Begin at the first line and end at the line containing "FIT_PASSES = 6". Extract exactly those lines.

SOURCE EXCERPT:
──────

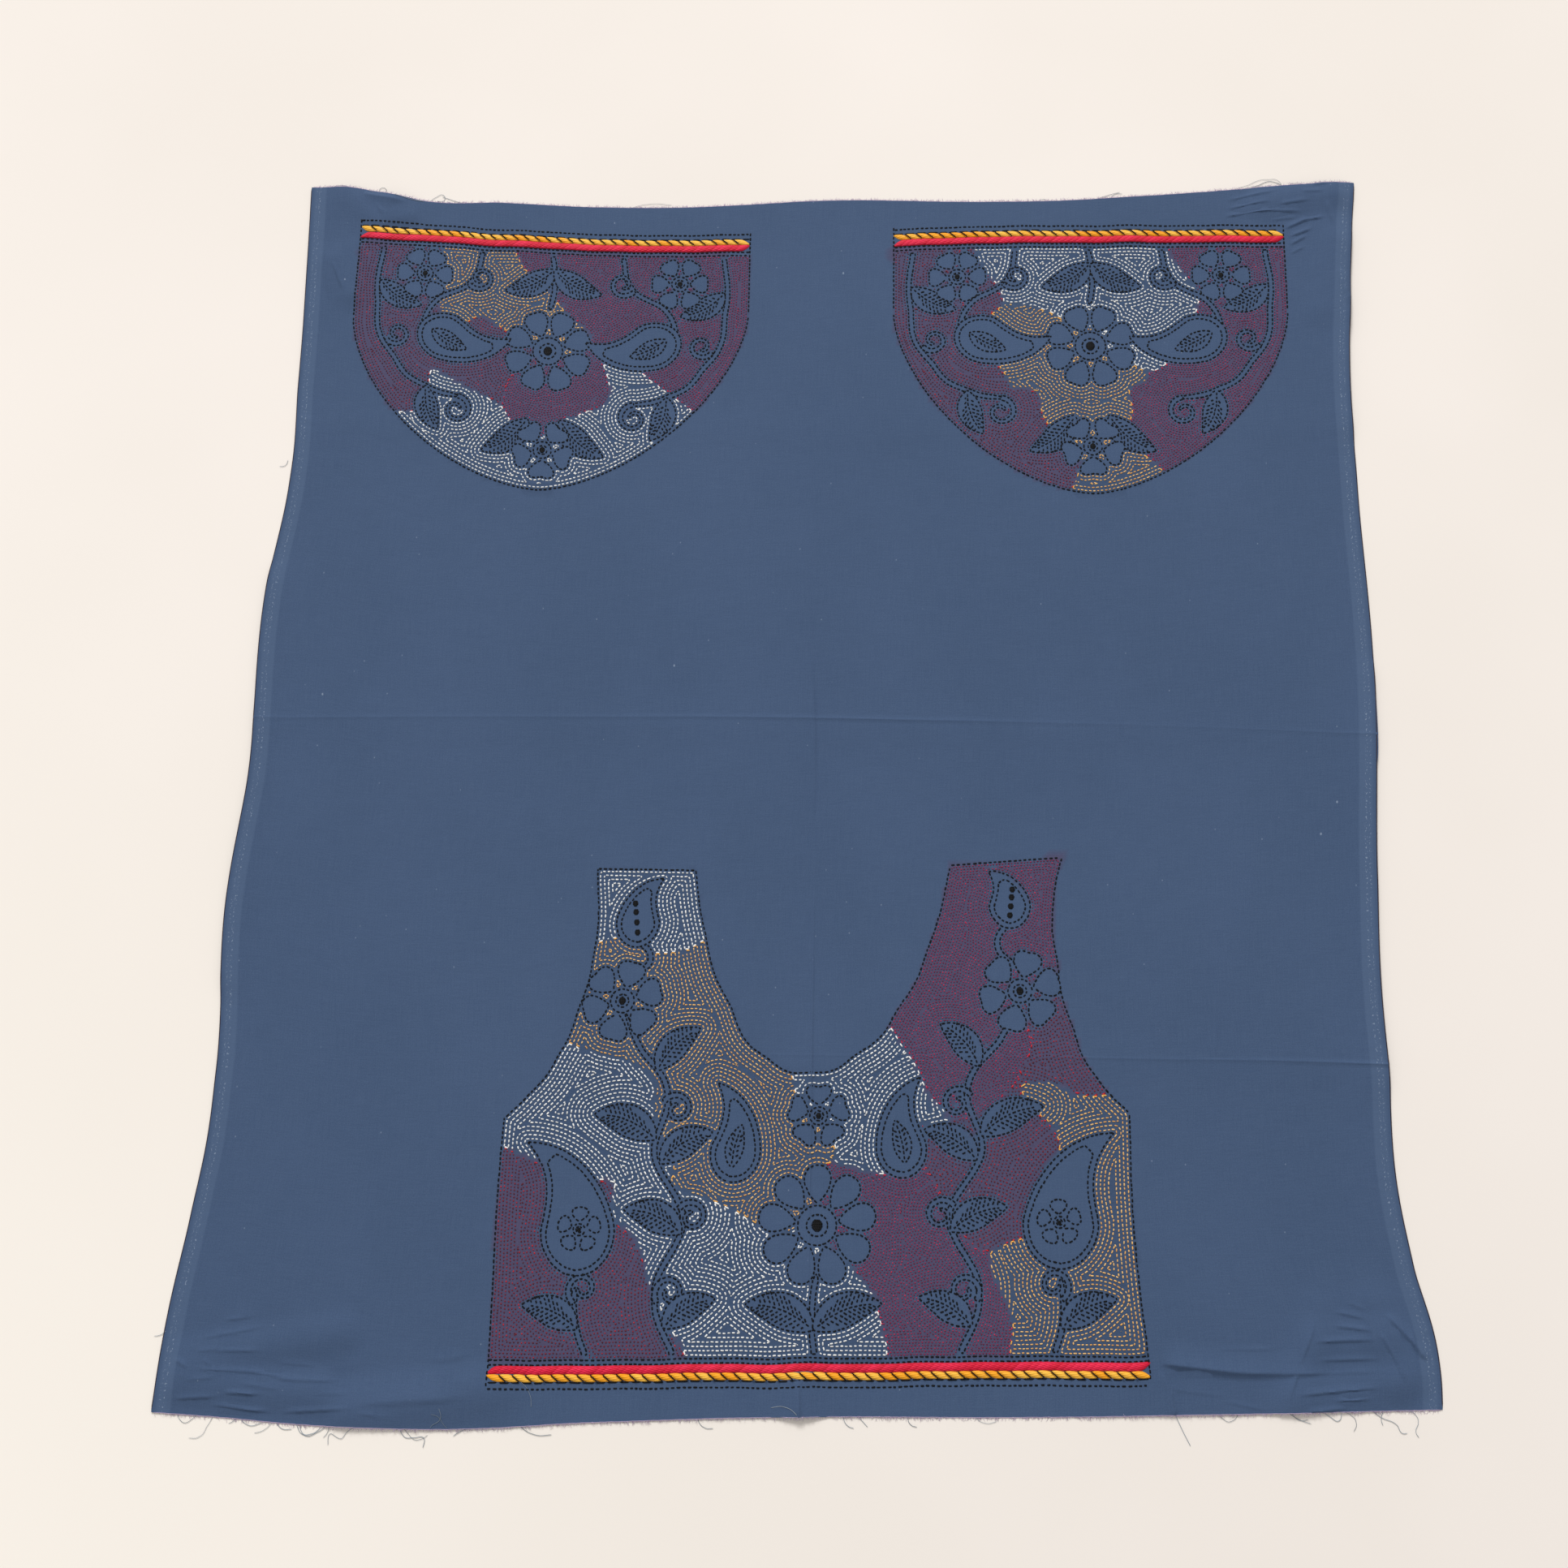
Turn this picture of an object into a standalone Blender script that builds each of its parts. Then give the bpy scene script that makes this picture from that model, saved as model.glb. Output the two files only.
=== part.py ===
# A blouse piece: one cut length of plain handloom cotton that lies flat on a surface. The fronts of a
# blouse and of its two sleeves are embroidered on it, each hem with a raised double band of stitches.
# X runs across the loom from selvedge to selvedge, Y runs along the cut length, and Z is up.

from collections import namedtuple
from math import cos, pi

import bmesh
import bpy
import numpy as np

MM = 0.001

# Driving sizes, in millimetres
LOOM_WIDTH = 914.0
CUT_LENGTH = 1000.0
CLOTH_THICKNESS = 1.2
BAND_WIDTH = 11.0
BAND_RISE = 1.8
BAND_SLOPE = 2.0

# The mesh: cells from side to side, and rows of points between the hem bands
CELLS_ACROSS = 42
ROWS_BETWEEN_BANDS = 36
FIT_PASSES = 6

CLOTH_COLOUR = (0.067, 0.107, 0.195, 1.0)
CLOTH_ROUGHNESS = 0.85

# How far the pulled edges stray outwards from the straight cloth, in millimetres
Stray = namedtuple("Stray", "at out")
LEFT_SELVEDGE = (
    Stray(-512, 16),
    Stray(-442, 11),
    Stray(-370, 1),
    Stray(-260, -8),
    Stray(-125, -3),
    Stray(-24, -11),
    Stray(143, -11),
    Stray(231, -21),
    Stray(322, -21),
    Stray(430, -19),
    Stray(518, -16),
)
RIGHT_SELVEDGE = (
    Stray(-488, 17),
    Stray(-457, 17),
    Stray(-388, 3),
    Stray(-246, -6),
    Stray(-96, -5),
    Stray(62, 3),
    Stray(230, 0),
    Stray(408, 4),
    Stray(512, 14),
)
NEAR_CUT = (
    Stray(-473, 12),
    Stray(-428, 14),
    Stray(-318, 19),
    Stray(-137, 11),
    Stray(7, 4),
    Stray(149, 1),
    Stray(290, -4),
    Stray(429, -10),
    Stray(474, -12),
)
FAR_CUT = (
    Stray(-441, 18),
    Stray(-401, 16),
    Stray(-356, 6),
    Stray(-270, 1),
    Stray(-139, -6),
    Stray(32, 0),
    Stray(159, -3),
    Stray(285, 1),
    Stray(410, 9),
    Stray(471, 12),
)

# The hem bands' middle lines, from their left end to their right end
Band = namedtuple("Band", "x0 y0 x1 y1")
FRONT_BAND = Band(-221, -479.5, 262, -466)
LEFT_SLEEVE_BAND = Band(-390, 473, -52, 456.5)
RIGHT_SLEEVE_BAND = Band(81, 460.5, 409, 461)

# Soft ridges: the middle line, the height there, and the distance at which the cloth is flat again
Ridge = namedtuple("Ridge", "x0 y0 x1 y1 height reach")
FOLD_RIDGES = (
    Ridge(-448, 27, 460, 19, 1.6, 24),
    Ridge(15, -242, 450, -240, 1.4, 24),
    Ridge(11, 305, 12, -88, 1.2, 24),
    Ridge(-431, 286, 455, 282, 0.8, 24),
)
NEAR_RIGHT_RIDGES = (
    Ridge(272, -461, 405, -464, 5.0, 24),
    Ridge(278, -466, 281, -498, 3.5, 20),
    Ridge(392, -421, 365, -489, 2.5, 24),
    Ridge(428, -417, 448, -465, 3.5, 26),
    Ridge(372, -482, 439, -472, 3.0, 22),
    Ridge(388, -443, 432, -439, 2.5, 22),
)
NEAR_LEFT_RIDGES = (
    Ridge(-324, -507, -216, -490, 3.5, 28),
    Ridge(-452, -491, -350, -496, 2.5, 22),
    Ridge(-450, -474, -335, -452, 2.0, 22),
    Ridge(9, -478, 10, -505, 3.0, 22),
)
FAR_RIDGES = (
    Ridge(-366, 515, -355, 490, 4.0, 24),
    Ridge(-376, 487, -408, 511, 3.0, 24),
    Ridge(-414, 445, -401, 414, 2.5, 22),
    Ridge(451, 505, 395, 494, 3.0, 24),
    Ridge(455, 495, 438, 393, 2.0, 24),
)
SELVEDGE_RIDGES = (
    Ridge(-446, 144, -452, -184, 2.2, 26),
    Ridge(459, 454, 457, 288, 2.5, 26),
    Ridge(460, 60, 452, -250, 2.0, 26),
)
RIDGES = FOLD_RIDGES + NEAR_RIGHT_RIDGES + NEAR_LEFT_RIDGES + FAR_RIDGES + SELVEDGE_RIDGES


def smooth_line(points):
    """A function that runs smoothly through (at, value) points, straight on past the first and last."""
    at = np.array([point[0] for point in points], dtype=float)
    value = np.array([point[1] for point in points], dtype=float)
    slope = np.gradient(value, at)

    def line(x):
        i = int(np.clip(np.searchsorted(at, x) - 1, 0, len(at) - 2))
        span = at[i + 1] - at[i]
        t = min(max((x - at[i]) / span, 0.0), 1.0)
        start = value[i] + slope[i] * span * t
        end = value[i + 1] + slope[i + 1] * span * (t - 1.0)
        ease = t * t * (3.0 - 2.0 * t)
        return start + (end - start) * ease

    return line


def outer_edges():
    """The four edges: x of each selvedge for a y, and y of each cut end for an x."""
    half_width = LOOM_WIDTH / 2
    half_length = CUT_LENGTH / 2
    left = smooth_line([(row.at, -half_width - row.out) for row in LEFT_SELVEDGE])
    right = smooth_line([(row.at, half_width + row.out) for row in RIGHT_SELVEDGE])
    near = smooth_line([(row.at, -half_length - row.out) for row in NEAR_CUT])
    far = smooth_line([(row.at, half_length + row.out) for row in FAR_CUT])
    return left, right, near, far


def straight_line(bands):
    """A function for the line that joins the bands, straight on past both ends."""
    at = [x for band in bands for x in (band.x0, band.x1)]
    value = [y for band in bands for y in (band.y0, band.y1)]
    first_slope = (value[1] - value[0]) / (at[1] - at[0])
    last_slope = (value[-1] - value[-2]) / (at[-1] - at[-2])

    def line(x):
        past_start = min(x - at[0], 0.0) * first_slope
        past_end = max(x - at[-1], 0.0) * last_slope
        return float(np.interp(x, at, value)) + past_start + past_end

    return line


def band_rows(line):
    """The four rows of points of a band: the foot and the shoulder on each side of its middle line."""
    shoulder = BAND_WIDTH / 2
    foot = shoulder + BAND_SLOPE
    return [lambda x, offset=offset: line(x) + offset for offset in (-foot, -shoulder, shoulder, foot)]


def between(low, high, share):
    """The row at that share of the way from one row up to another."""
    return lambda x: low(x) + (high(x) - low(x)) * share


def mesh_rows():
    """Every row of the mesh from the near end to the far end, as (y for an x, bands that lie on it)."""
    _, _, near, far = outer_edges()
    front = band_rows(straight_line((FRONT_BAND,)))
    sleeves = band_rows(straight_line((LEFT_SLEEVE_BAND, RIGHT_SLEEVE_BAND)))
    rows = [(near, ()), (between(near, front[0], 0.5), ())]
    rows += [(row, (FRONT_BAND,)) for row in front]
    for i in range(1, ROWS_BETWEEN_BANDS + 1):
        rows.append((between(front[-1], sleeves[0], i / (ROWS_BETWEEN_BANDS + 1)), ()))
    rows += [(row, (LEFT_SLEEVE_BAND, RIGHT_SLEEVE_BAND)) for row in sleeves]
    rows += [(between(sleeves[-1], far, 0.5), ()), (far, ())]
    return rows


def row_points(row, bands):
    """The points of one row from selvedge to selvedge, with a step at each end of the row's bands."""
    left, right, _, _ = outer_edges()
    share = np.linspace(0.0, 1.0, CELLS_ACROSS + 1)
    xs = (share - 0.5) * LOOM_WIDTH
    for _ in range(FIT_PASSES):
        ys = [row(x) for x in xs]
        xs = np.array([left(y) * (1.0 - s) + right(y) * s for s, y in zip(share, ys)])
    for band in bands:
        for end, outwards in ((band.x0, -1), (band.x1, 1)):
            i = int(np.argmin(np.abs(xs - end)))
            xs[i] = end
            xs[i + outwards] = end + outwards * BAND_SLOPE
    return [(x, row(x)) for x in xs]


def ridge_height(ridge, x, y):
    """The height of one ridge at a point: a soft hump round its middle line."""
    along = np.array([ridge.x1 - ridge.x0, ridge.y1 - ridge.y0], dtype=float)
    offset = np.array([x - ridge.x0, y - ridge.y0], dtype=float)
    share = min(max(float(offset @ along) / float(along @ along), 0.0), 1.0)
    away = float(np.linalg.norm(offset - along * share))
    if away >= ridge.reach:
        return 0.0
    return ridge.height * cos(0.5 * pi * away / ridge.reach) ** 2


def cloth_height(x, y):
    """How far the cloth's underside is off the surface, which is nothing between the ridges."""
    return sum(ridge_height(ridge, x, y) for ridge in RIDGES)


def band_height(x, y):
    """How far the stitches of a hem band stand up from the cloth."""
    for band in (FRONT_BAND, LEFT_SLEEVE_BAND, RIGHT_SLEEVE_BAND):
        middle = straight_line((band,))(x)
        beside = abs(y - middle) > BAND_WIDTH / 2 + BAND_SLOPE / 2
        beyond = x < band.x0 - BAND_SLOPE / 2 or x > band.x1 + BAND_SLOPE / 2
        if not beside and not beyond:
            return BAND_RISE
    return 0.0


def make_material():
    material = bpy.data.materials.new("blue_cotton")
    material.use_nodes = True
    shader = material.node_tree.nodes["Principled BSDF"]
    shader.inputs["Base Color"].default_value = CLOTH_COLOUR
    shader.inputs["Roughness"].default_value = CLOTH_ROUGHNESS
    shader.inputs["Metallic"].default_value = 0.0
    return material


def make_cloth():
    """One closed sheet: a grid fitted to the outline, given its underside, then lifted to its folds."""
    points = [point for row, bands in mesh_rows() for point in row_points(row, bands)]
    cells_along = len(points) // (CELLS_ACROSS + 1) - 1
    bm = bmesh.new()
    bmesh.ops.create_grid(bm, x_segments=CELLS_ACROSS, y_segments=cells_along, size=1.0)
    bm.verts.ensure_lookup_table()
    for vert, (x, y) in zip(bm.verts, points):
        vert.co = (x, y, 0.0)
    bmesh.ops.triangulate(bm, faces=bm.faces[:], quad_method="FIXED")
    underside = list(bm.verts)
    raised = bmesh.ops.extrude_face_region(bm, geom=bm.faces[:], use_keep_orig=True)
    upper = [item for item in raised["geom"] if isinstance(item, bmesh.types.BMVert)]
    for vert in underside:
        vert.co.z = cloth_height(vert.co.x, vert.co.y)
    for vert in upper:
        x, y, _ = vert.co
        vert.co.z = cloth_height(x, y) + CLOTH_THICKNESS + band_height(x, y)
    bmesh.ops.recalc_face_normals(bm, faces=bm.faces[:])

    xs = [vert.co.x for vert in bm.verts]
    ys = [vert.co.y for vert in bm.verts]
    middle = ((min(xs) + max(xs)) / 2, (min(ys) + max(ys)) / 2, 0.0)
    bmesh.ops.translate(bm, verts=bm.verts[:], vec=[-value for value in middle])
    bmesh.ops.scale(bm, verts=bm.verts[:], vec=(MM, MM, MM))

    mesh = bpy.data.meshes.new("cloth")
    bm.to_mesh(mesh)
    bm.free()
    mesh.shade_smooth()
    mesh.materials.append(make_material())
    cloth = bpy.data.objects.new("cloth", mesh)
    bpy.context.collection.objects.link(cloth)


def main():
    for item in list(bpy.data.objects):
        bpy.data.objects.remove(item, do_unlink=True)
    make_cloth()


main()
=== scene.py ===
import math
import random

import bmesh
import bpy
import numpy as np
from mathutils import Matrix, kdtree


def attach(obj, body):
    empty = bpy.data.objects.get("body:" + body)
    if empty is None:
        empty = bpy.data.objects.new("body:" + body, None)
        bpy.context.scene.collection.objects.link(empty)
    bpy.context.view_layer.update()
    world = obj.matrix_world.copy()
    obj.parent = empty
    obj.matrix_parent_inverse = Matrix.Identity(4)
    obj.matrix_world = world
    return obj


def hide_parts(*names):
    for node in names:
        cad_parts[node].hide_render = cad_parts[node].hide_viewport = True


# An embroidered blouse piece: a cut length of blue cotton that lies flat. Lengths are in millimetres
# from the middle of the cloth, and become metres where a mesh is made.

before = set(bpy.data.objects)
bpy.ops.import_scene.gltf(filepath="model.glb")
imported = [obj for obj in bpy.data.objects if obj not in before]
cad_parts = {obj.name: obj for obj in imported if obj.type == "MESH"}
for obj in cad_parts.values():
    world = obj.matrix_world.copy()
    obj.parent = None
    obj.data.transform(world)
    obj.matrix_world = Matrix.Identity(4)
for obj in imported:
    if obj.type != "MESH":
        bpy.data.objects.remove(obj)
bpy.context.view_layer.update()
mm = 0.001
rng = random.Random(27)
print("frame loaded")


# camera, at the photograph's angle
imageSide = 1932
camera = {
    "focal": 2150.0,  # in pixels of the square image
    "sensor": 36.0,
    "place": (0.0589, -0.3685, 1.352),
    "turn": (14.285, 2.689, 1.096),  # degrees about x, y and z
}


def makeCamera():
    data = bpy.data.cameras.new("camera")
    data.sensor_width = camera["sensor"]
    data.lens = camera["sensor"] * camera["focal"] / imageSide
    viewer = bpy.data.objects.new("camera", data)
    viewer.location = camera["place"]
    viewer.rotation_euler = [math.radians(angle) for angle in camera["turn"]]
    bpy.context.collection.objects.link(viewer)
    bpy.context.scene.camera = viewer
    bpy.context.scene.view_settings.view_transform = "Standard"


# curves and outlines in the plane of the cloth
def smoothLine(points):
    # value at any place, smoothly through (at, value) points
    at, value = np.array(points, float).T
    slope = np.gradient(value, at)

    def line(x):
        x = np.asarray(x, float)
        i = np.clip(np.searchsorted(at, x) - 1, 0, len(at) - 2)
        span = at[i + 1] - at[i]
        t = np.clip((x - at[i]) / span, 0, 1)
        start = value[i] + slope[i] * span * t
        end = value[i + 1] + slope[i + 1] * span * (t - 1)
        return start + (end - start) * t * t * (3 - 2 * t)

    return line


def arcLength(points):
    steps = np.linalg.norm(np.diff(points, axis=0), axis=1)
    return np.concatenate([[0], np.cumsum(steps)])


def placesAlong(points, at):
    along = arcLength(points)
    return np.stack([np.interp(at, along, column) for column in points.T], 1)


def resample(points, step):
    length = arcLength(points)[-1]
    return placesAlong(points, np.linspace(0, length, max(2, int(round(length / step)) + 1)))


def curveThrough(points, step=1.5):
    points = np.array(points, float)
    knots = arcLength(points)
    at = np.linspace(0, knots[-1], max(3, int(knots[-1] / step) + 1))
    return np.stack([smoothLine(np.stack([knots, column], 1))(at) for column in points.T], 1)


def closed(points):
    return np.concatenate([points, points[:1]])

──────

SOLUTION TO THIS PROBLEM:
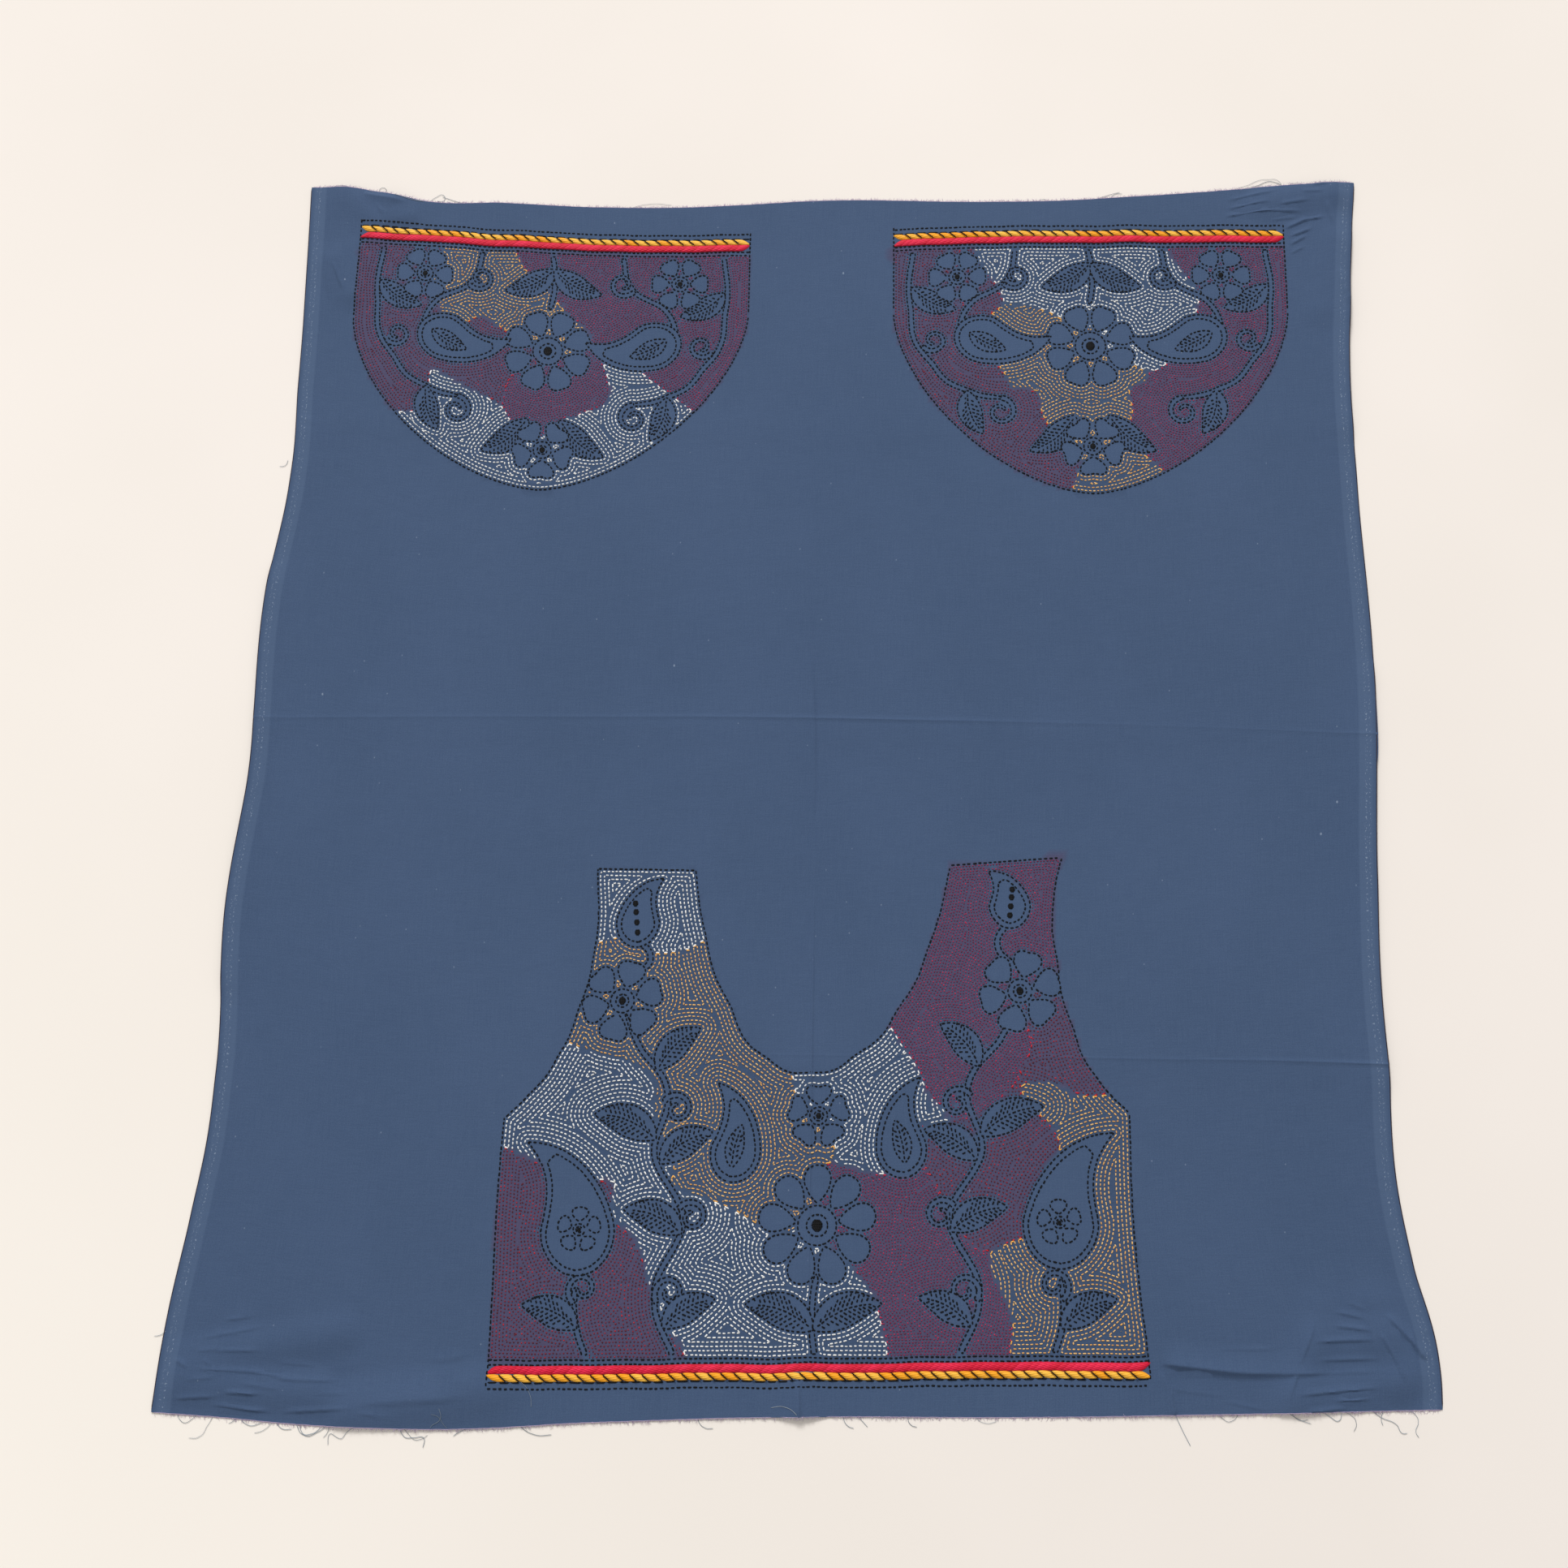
Turn this picture of an object into a standalone Blender script that builds each of its parts. Then give the bpy scene script that makes this picture from that model, saved as model.glb. Output the two files only.
=== part.py ===
# A blouse piece: one cut length of plain handloom cotton that lies flat on a surface. The fronts of a
# blouse and of its two sleeves are embroidered on it, each hem with a raised double band of stitches.
# X runs across the loom from selvedge to selvedge, Y runs along the cut length, and Z is up.

from collections import namedtuple
from math import cos, pi

import bmesh
import bpy
import numpy as np

MM = 0.001

# Driving sizes, in millimetres
LOOM_WIDTH = 914.0
CUT_LENGTH = 1000.0
CLOTH_THICKNESS = 1.2
BAND_WIDTH = 11.0
BAND_RISE = 1.8
BAND_SLOPE = 2.0

# The mesh: cells from side to side, and rows of points between the hem bands
CELLS_ACROSS = 42
ROWS_BETWEEN_BANDS = 36
FIT_PASSES = 6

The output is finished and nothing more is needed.